Connect South Africa CERN
Since 2014 CERN, the European Laboratory for Particle Physics in Geneva and, Pro Helvetia Swiss Arts Council have worked together to foster experimentation through the arts in connection with fundamental science. In 2021, they launched Connect, a collaboration framework that marks the extension of their joint efforts to support and promote dialogues between artists and scientists.
Arts at CERN, the Laboratory’s arts programme, fosters significant exchanges between art and physics. Artists across all creative disciplines are welcome at CERN to experience the way the big questions about our universe are pursued through fundamental research.
Connect South Africa
Connect South Africa forms part of this Connect global network, serving as a platform for interaction and dialogue between artistic and scientific communities across Switzerland, Chile, South Africa, and India. For the inaugural edition of this framework (2021–2024), South African and Swiss artists Kamil Hassim and Ian Purnell were selected to complete the Connect South Africa dual residency.
The residency precisely juxtaposes complementary scientific research scales. While CERN in Geneva addresses itself to the very smallest particles, the recently launched Square Kilometre Array project and the array of optical and radio astronomy installations spread across South Africa attend to the very largest expanses and masses.
To explore these dynamics, the artists spent three weeks at CERN, followed by five weeks at optical and radio astronomy observatories across the vast semi-desert expanses of the Northern Cape. These sites included the South African Radio Astronomy Observatory’s (SARAO) MeerKAT radio telescope near Carnarvon—the precursor to the Square Kilometre Array (SKA)—and the Southern African Large Telescope (SALT), operated by the South African Astronomical Observatory (SAAO) near Sutherland.
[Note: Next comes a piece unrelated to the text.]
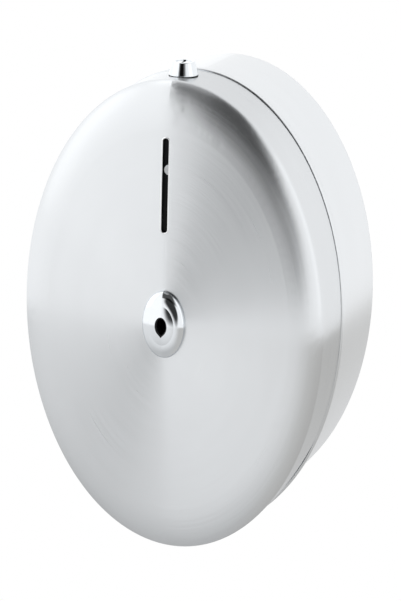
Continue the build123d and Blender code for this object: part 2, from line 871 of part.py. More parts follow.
cover_hinge_bracket.part.label = "cover_hinge_bracket"
export_step(cover_hinge_bracket.part, "parts/cover_hinge_bracket.step")


# Rubber stops, clipped inside the collar's front edge
bumper_x = collar_x - collar_lead_in
bumper_z = collar_z - collar_lead_in
bumper_inset = (skirt_x - sheet - bumper_x) / (edge_inset - sheet)
cover_above_bumper = (edge_rise - sheet) * math.sqrt(1 - (1 - bumper_inset) ** 2)
bumper_front = skirt_front + cover_above_bumper - bumper_gap
with BuildPart() as cover_bumpers:
    with BuildSketch(at_depth(collar_front - bumper_grip)):
        Ellipse(bumper_x, bumper_z)
        Ellipse(bumper_x - bumper_band, bumper_z - bumper_band, mode=Mode.SUBTRACT)
    extrude(amount=bumper_front - collar_front + bumper_grip)
    with BuildSketch(at_depth(0)):
        for level in (upper_bumper_level, lower_bumper_level):
            with Locations((0, level)):
                Rectangle(2 * half_width, bumper_height)
    extrude(amount=face_front, mode=Mode.INTERSECT)
    add(collar_solid(0) - collar_solid(sheet), mode=Mode.SUBTRACT)
cover_bumpers.part.label = "cover_bumpers"
export_step(cover_bumpers.part, "parts/cover_bumpers.step")


# Two rods that the pressure plate slides on, riveted into the back plate
with BuildPart() as guide_rods:
    with BuildSketch(at_depth(0)):
        with GridLocations(rod_spacing, 1, 2, 1):
            Circle(rod_spigot_radius)
    extrude(amount=rod_shoulder + rod_thread)
    with BuildSketch(at_depth(sheet)):
        with GridLocations(rod_spacing, 1, 2, 1):
            Circle(rod_radius)
    extrude(amount=rod_shoulder - sheet)
    with BuildSketch(at_depth(sheet)):
        with GridLocations(rod_spacing, 1, 2, 1):
            Circle(rod_foot_radius)
    extrude(amount=rod_foot_height)
guide_rods.part.label = "guide_rods"
export_step(guide_rods.part, "parts/guide_rods.step")


# Nuts that stop the plate at the rods' front ends
with BuildPart() as rod_nuts:
    with BuildSketch(at_depth(rod_shoulder)):
        with GridLocations(rod_spacing, 1, 2, 1):
            RegularPolygon(rod_nut_flats / 2, 6, major_radius=False)
            Circle(rod_spigot_radius, mode=Mode.SUBTRACT)
    extrude(amount=rod_nut_height)
rod_nuts.part.label = "rod_nuts"
export_step(rod_nuts.part, "parts/rod_nuts.step")


# Plate that pushes the pack forward, lipped above and below, with a lug at each side
with BuildPart() as pressure_plate:
    with BuildSketch(at_depth(plate_depth)):
        RectangleRounded(2 * plate_half_width, 2 * plate_half_height, plate_corner)
        RectangleRounded(2 * lug_end, 2 * lug_half_height, lug_half_height - sheet)
        with GridLocations(rod_spacing, 1, 2, 1):
            Circle(bush_radius, mode=Mode.SUBTRACT)
    extrude(amount=sheet)
    lip_middle = plate_half_height - sheet / 2
    with BuildSketch(at_depth(plate_depth)):
        with GridLocations(1, 2 * lip_middle, 1, 2):
            Rectangle(2 * (plate_half_width - plate_corner), sheet)
    extrude(amount=-plate_lip)
pressure_plate.part.label = "pressure_plate"
export_step(pressure_plate.part, "parts/pressure_plate.step")


# Plastic bushes in the plate's lugs, flanged behind for the springs
with BuildPart() as guide_bushes:
    with BuildSketch(at_depth(bush_rear)):
        with GridLocations(rod_spacing, 1, 2, 1):
            Circle(bush_radius)
    extrude(amount=bush_front - bush_rear)
    with BuildSketch(at_depth(plate_depth - bush_flange_thickness)):
        with GridLocations(rod_spacing, 1, 2, 1):
            Circle(bush_flange_radius)
    extrude(amount=bush_flange_thickness)
    with BuildSketch(at_depth(bush_rear)):
        with GridLocations(rod_spacing, 1, 2, 1):
            Circle(rod_radius + bush_clearance)
    extrude(amount=bush_front - bush_rear, mode=Mode.SUBTRACT)
guide_bushes.part.label = "guide_bushes"
export_step(guide_bushes.part, "parts/guide_bushes.step")


# Springs round the rods, each one unbroken wire from the rod's foot to the bush's flange
spring_rear = sheet + rod_foot_height + spring_wire / 2
spring_front = plate_depth - bush_flange_thickness - spring_wire / 2
spring_pitch = (spring_front - spring_rear) / spring_turns


def coil_point(turns):
    """Point on the wire's centre line after so many turns, round an axis at x = 0."""
    angle = 2 * math.pi * turns
    return Vector(
        spring_mean_radius * math.cos(angle),
        -(spring_rear + spring_pitch * turns),
        spring_mean_radius * math.sin(angle),
    )


def coil_heading(turns):
    """Direction of the wire there, of length 1."""
    angle = 2 * math.pi * turns
    around = 2 * math.pi * spring_mean_radius
    return Vector(
        -around * math.sin(angle), -spring_pitch, around * math.cos(angle)
    ).normalized()


def arc_joint(start, end, heading, end_heading):
    """Point where two arcs meet that leave start and reach end along the given headings."""
    span = end - start
    both = heading + end_heading
    spread = 2 * (1 - heading.dot(end_heading))
    reach = (
        math.sqrt(span.dot(both) ** 2 + spread * span.dot(span)) - span.dot(both)
    ) / spread
    return (start + heading * reach + end - end_heading * reach) * 0.5


with BuildPart() as spring_blank:
    with BuildLine() as coil_line:
        for step in range(4 * spring_turns):
            start = coil_point(step / 4)
            end = coil_point((step + 1) / 4)
            heading = coil_heading(step / 4)
            joint = arc_joint(start, end, heading, coil_heading((step + 1) / 4))
            first = TangentArc(start, joint, tangent=heading)
            TangentArc(joint, end, tangent=first % 1)
    with BuildSketch(Plane(coil_point(0), z_dir=coil_heading(0))):
        Circle(spring_wire / 2)
    sweep()
with BuildPart() as plate_springs:
    for side in (-1, 1):
        add(spring_blank.part.moved(Location((side * rod_spacing / 2, 0, 0))))
plate_springs.part.label = "plate_springs"
export_step(plate_springs.part, "parts/plate_springs.step")

samples = [coil_point(step / 24) for step in range(24 * spring_turns + 1)]
least = min(
    (samples[late] - samples[early]).length
    for early in range(len(samples))
    for late in range(early + 12, len(samples))
)
print("least gap between the spring's turns:", round(least - spring_wire, 2), "mm")
print("nozzle front at", round(nozzle_front, 2), "mm")
print("lock top at", round(lock_top, 2), "mm, barrel from", round(cam_bottom, 2), "mm")
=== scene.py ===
"""Wall-hung oval dispenser in brushed steel: finishes, trim and studio around its packed parts."""

import json
import math

import bmesh
import bpy
from mathutils import Matrix, Vector
from mathutils.bvhtree import BVHTree


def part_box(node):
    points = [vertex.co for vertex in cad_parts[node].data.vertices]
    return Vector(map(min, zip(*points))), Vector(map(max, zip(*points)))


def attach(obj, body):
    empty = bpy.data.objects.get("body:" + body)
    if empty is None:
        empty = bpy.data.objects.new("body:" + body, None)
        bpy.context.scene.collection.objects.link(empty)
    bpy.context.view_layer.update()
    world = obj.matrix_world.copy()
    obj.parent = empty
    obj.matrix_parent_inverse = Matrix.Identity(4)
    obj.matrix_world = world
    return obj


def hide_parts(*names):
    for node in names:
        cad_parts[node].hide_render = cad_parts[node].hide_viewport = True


bl_info = {
    "name": "Oval Steel Dispenser",
    "version": (1, 0, 0),
    "blender": (4, 5, 0),
    "location": "3D View > Sidebar > Dispenser",
    "description": "Finishes and studio for a wall-hung dispenser with a brushed oval cover",
    "category": "Object",
}

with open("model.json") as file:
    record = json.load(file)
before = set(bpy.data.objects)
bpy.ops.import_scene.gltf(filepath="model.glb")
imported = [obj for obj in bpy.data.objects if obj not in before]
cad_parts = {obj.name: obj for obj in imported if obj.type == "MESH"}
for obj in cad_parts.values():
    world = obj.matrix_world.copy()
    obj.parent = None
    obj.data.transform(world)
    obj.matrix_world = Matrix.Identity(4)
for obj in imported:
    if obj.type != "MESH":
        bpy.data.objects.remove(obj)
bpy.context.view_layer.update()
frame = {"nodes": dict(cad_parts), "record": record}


def nodes_in(slot):
    """Names of the CAD nodes that take their finish from this slot of the record."""
    parts = frame["record"]["subparts"]
    return [part["node"] for part in parts if part["material_slot"] == slot]


class Wire:
    """A number on its way through a node tree; arithmetic on it adds Math nodes."""

    def __init__(self, tree, socket):
        self.tree = tree
        self.socket = socket

    def math(self, operation, *others):
        sockets = dict(enumerate((self, *others)))
        return self.tree.node("Math", {"operation": operation}, sockets)[0]

    def __add__(self, other):
        return self.math("ADD", other)

    def __mul__(self, other):
        return self.math("MULTIPLY", other)

    __radd__ = __add__
    __rmul__ = __mul__

    def __sub__(self, other):
        return self.math("SUBTRACT", other)

    def __rsub__(self, other):
        return self.tree.node("Math", {"operation": "SUBTRACT"}, {0: other, 1: self})[0]

    def __truediv__(self, other):
        return self.math("DIVIDE", other)

    def root(self):
        return self.math("SQRT")

    def between(self, low, high):
        """0 below low, 1 above high, and smooth in between."""
        settings = {"interpolation_type": "SMOOTHSTEP"}
        sockets = {"Value": self, "From Min": low, "From Max": high}
        return self.tree.node("MapRange", settings, sockets)[0]


class Tree:
    """A material's or a world's nodes."""

    def __init__(self, owner):
        owner.use_nodes = True
        self.nodes = owner.node_tree.nodes
        self.links = owner.node_tree.links
        self.nodes.clear()

    def node(self, kind, settings=None, sockets=None):
        """Adds a shader node, its settings first, then the values or links of its sockets."""
        made = self.nodes.new("ShaderNode" + kind)
        for name, value in (settings or {}).items():
            setattr(made, name, value)
        for name, value in (sockets or {}).items():
            if isinstance(value, Wire):
                self.links.new(value.socket, made.inputs[name])
            else:
                made.inputs[name].default_value = value
        return [Wire(self, output) for output in made.outputs]

    def place(self):
        """The x, y and z of the surface in its object's own metres."""
        point = self.node("TexCoord")[3]
        return self.node("SeparateXYZ", sockets={0: point})

    def vector(self, x, y, z):
        return self.node("CombineXYZ", sockets={0: x, 1: y, 2: z})[0]

    def noise(self, vector, scale, detail=2.0):
        """Smooth noise, from 0 to 1 with its middle near a half."""
        sockets = {"Vector": vector, "Scale": scale, "Detail": detail}
        return self.node("TexNoise", sockets=sockets)[0]

    def shade(self, colour, amount):
        """The colour made lighter or darker by a factor that varies over the surface."""
        grey = self.node("CombineColor", sockets={0: amount, 1: amount, 2: amount})[0]
        settings = {"data_type": "RGBA", "blend_type": "MULTIPLY"}
        return self.node("Mix", settings, {0: 1.0, 6: rgba(colour), 7: grey})[2]

    def bump(self, height, distance):
        """Normal of a surface whose relief is height, from 0 to 1, times distance in metres."""
        return self.node("Bump", sockets={"Height": height, "Distance": distance})[0]

    def surface(self, **sockets):
        """A Principled shader with these sockets, joined to the output."""
        named = {name.replace("_", " "): value for name, value in sockets.items()}
        shader = self.node("BsdfPrincipled", sockets=named)[0]
        self.node("OutputMaterial", sockets={0: shader})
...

In his residency project, transdisciplinary artist and musician Kamil Hassim aimed to create resonant instruments to draw connections between diasporic South African cosmologies and fundamental research conducted at CERN, SARAO and SAAO. Ian Purnell works across visual arts, documentary filmmaking and performing arts. With his residency project, he aims to explore the visual concept of black holes and reflect on alternative imaging of the universe.
The South African iteration of the residency framework was convened and realised by the curatorial and research platform —defunct context. The scientific partnerships were anchored by SARAO and SAAO, with Mónica Bello (Curator of Arts at CERN) and Dr George Mahashe (Associate Professor at the Michaelis School of Fine Art, University of Cape Town) collaborating on the curation of the residencies. Dr Mahashe acted as the local convenor specifically through the framework of —defunct context.
Kamil Hassim
Kamil Adam Hassim is a transdisciplinary artist and researcher operating at the intersection of art, frontier science, and indigenous knowledge systems. His work investigates how unseen information is encoded, mediated, and made perceptible through instruments, networks, and cultural paradigms.
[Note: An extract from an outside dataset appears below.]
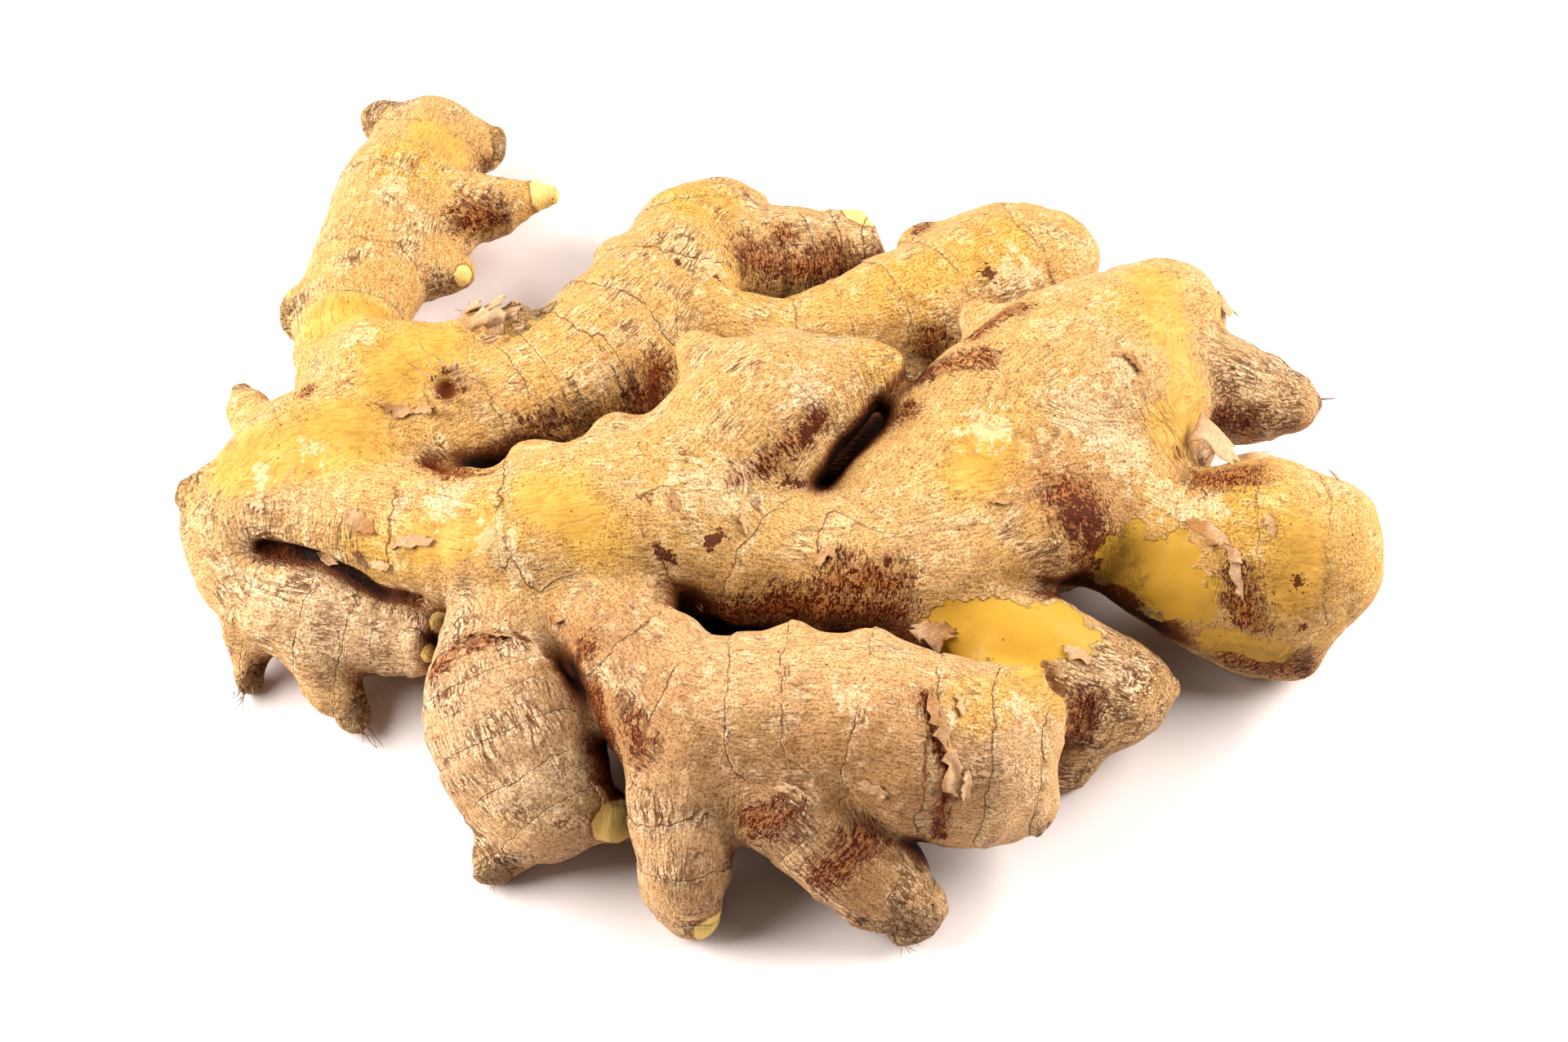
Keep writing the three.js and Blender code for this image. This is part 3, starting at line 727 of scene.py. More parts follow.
# Each strand is a tube of this many sides and rings, and none goes into the table.
STRAND_SIDES = 5
STRAND_RINGS = 7
LOWEST_FIBRE = 0.1
# How far strands turn from their tuft's way, how much they bend, how many of their
# thicknesses they stand apart, and what shares of the full length they reach.
STRAND_TURN = 0.35
STRAND_BEND = 0.3
STRANDS_APART = 3
STRAND_REACH = (0.5, 1.1)


def skin_way(field, points):
    """The way straight out of the skin at any points."""
    steps = FEEL * np.eye(3)
    slope = np.stack([
        read_field(field, points + step) - read_field(field, points - step) for step in steps
    ], 1)
    return slope / np.maximum(np.linalg.norm(slope, axis=1), 1e-6)[:, None]


def on_skin(field, points, height):
    """The points moved straight in or out until they are the given height above the skin."""
    for _ in range(GOES):
        points = points - skin_way(field, points) * read_field(field, points)[:, None]
    return points + skin_way(field, points) * (read_skin(points)[1] + height)[:, None]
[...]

One of the youngest artists awarded a residency at CERN, Hassim is the only artist to have undertaken independent residencies across all major South African astronomical observatories—including South African Astronomical Observatory (SAAO), the Southern African Large Telescope (SALT), the South African Radio Astronomy Observatory (SARAO), MeerKAT, the Square Kilometre Array (SKA), and Hartebeesthoek Radio Astronomy Observatory (HartRAO). These engagements ground his practice in sustained dialogue with scientific communities working at the limits of perception and measurement.
Drawing on cosmology, particle physics, and radio astronomy, he develops artistic apparatuses that translate abstract processes into embodied, perceptual experiences. Increasingly, his practice treats networks and digital infrastructures as media to explore digital sovereignty, AI training, and non-extractive models of knowledge organisation.
Hassim is currently developing "L-Infinity", a transdisciplinary Southern African research framework for experimental inquiry across science, technology, and culture. Alongside this, he is developing a digital cultural infrastructure project within the Ambient incubation programme in Durban, utilising "Fabrik" sovereign social network architecture to explore networked systems as a medium for community memory and trust. His work is presented and exhibited internationally.
Ian Purnell
Ian Purnell works at the intersection of visual art, documentary and performance
With a background in documentary filmmaking, Purnell’s practice involves using tools from cinema and the cinematographic space to explore the visual narratives humans create, such as scientific imagery, to understand the world and universe around them. His work often blurs the lines between fiction and reality, experimenting with performative elements, archive material and actual footage to wander around the limits of human perception.
His work has been screened at the International Short Film Festival Oberhausen, Ann Arbor Film Festival (USA), Visions du Réel (CH), Sapporo Short Film Festival (JP), Berlin International Film Festival and the Julia Stoschek Collection Düsseldorf, among others. Ian Purnell studied documentary film at the Academy of Media Arts Cologne (KHM) and film editing Filmuniversität Potsdam-Babelsberg.